>> begin Provided data

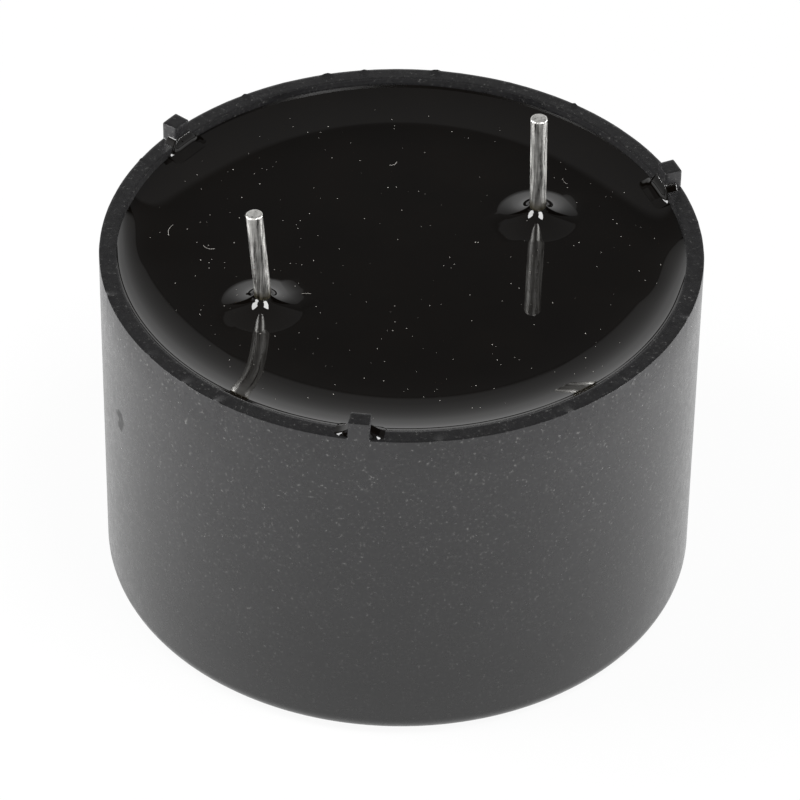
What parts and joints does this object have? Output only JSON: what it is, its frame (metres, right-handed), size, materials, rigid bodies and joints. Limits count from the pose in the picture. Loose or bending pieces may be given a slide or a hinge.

>> end Provided data
>> begin Provided data

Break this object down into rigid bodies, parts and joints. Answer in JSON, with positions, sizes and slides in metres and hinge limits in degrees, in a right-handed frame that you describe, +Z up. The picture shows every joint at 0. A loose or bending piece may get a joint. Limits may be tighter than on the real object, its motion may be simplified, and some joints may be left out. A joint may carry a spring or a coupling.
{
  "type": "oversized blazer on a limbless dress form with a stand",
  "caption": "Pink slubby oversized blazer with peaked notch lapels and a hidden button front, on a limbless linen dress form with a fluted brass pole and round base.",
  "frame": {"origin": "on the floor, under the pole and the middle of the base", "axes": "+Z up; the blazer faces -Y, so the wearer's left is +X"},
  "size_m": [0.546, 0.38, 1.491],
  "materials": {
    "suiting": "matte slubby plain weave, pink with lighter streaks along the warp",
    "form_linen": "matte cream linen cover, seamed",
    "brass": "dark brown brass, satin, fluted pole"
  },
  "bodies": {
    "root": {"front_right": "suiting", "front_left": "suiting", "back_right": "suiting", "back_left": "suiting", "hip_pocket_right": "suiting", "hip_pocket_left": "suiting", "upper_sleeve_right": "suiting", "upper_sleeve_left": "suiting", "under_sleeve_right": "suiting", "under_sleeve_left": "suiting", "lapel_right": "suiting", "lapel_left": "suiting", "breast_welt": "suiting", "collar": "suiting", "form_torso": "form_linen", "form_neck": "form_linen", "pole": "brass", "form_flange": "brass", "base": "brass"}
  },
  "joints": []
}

>> end Provided data

Problem to solve: Look through the data above. Copy every line with the string "materials" in it.

Result:
What parts and joints does this object have? Output only JSON: what it is, its frame (metres, right-handed), size, materials, rigid bodies and joints. Limits count from the pose in the picture. Loose or bending pieces may be given a slide or a hinge.
  "materials": {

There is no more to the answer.